Previously larger rooms had been bisected for practical purposes, making it difficult getting my bearings. But when she showed me the Master Bedroom, I immediately realized, “I used to live here.”
Well not “immediately.” Because the room was considerably smaller. But when I saw the familiar view out the window, I knew that this was (a portion of) the spacious bedsitting room that had earlier been my home.
(There is a story about me envying the revelers across the street visiting comedian Peter Cook every Sunday. But I have told that story before. See: “I Knew If I Had My Chance…” It’s worth the “Search”, I believe.)
Being in that room gave me veritable chills. There was me, 73, standing where me, 22, had once subsistingly lived and breathed.
After a leisurely tour of the premises, my generous guide walked me back to the kitchen, finding me a bottle of water for the road. She then escorted me to the door. I thanked her effusively for her kindness, playfully remarking as I departed,
“I was hoping there’d be a plaque.”
To which she winkingly replied,
“Not for just seven months.”
And then it was over.
I had been in the house. I didn’t do it myself but I was in there.
4 comments:
Your hostess was kind enough not to mention that to get a plaque you also have to be DEAD and have been so for I think it's like 20 years. So who knows? You could *eventually* still qualify. :)
wg
You could write down what you would like on the plaque, eventually, and send it to them. I'm sure they would keep it on record for the big ceremony.
A very nice story. I'm glad you had this nice surprise. And I'm glad it is still being used as a living space. I wonder if the baby will ever be told about the day the famous Hollywood writer stopped by?
Did you hide your pants and cross the street?
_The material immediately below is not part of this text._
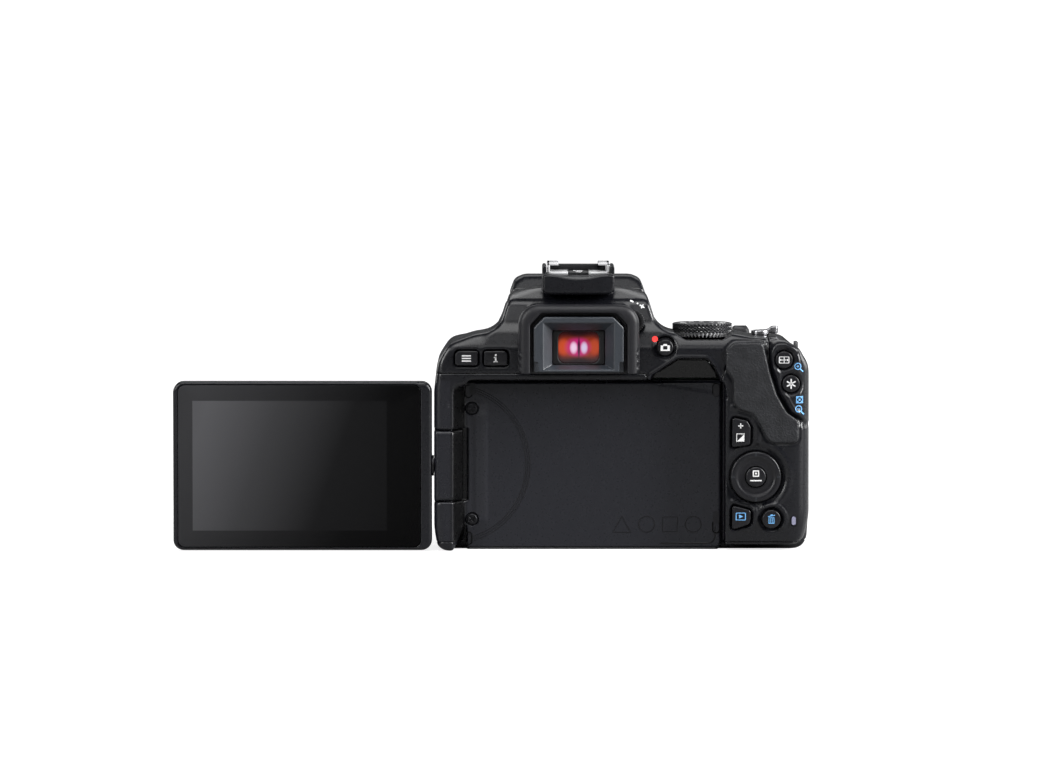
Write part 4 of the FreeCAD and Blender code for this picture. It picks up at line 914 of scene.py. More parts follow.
# Pictures on the buttons, each about its own middle
CAMERA_ICON = (block_of(-1.5, 1.5, -1.05, -0.6) + block_of(-1.5, -0.7, -0.6, 0.75)
               + block_of(0.7, 1.5, -0.6, 0.75) + block_of(-0.7, 0.7, 0.55, 0.75)
               + block_of(-0.6, 0.6, 0.75, 1.2))
AF_ICON = (ring_of(rounded_box(-1.7, 1.7, -1.1, 1.1, 0.3, 4), 0.3) + block_of(-0.12, 0.12, -0.9, 0.9)
           + block_of(-1.3, -0.9, -0.3, 0.3) + block_of(0.9, 1.3, -0.3, 0.3)
           + block_of(-0.7, 0.7, -0.12, 0.12))
STAR_ICON = [quad for turn in range(6)
             for quad in stroke([(0, 0), (1.6 * math.sin(math.pi * turn / 3),
                                          1.6 * math.cos(math.pi * turn / 3))], 0.42)]
BARS_ICON = [quad for v in (-0.85, 0.0, 0.85) for quad in block_of(-1.5, 1.5, v - 0.19, v + 0.19)]
NOTE_ICON = (block_of(-0.24, 0.24, -1.2, 0.35) + block_of(-0.6, 0.24, 0.1, 0.45)
             + block_of(-0.65, 0.65, -1.25, -0.95) + [circle(0, 1.05, 0.34, 14)])
SCALE_ICON = (ring_of([(-1.4, -1.4), (1.4, -1.4), (1.4, 1.4), (-1.4, 1.4)], 0.3)
              + [[(-1.4, -1.4), (1.4, -1.4), (1.4, 1.4)]])
PLUS_ICON = block_of(-0.55, 0.55, -0.11, 0.11) + block_of(-0.11, 0.11, -0.55, 0.55)
PLAY_ICON = (ring_of(rounded_box(-1.65, 1.65, -1.25, 1.25, 0.3, 4), 0.34)
             + [[(-0.6, -0.65), (0.85, 0), (-0.6, 0.65)]])
BIN_ICON = (block_of(-0.95, 0.95, -1.45, -1.2) + block_of(-0.95, -0.7, -1.2, 0.6)
            + block_of(0.7, 0.95, -1.2, 0.6) + block_of(-0.36, -0.16, -1.2, 0.6)
            + block_of(0.16, 0.36, -1.2, 0.6) + block_of(-0.95, 0.95, 0.45, 0.65)
            + stroke([(-1.15, 0.85), (1.15, 1.3)], 0.26) + stroke([(-0.35, 1.3), (0.4, 1.48)], 0.3))
GLASS_ICON = (ring_of(circle(-0.3, 0.3, 1.15, 20), 0.27) + stroke([(0.5, -0.55), (1.45, -1.5)], 0.4))
GRID_ICON = (ring_of([(-1.15, -1.15), (1.15, -1.15), (1.15, 1.15), (-1.15, 1.15)], 0.35)
             + block_of(-0.3, 0.3, -0.3, 0.3) + block_of(-0.85, -0.4, 0.4, 0.85)
             + block_of(0.4, 0.85, 0.4, 0.85) + block_of(-0.85, -0.4, -0.85, -0.4)
             + block_of(0.4, 0.85, -0.85, -0.4))
QUICK_ICON = ring_of(rounded_box(-0.95, 0.95, -0.95, 0.95, 0.2, 3), 0.42) + [circle(0, 0, 0.3, 14)]


# ---------------------------------------------------------------- buttons

BACK = -30.9


def round_cap(name, body, cx, cz, radius, dish):
    profile = [(radius + 0.5, 3.5), (radius + 0.5, 2.9), (radius, 2.85), (radius, 0.42)]
    profile += [(radius - 0.42 * (1 - math.cos(t)), 0.42 - 0.42 * math.sin(t))
                for t in (0.4, 0.8, 1.2, 1.57)]
    profile += [((radius - 0.42) * share, dish * (1 - share * share)) for share in (0.8, 0.6, 0.4, 0.2)]
    thing = turned(name + "_cap", profile + [(0.05, dish)], (cx, BACK, cz), "y", 56)
    return finish_piece(thing, body, "button_plastic", [name])


for name, (cx, cz, radius) in ROUND_BUTTONS.items():
    round_cap(name, name, cx, cz, radius, -0.18)
for name, (low, high) in OBLONG_BUTTONS.items():
    left_round, right_round = (1.7, 0.7) if name == "menu_button" else (0.7, 1.7)
    outline = rounded([(low, 60.8, 0.7), (high, 60.8, 0.7), (high, 65.5, right_round),
                       (low, 65.5, left_round)], 6)
    finish_piece(slab(name + "_cap", outline, BACK, -27.3, 0.4, 0.12), name, "button_plastic", [name])
for name, outline in (("exposure_button", EXPOSURE), ("playback_button", PLAYBACK)):
    finish_piece(slab(name + "_cap", outline, BACK, -27.3, 0.4, 0.1), name, "button_plastic", [name])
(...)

I know the draw that place has on you. For me it is 3 Nevern Road, Earl’s Court. December 1966 - May 1967. My wife is sick of me going there to look at it whenever we go to London. Was a dingy rooming house then but an upscale street now. Also make her go look at my place of employment - The Windmill - which now bills itself as “Best London Strip Club & Lap Dancing Bar”. Then it was a cinema upstairs and private gambling club downstairs.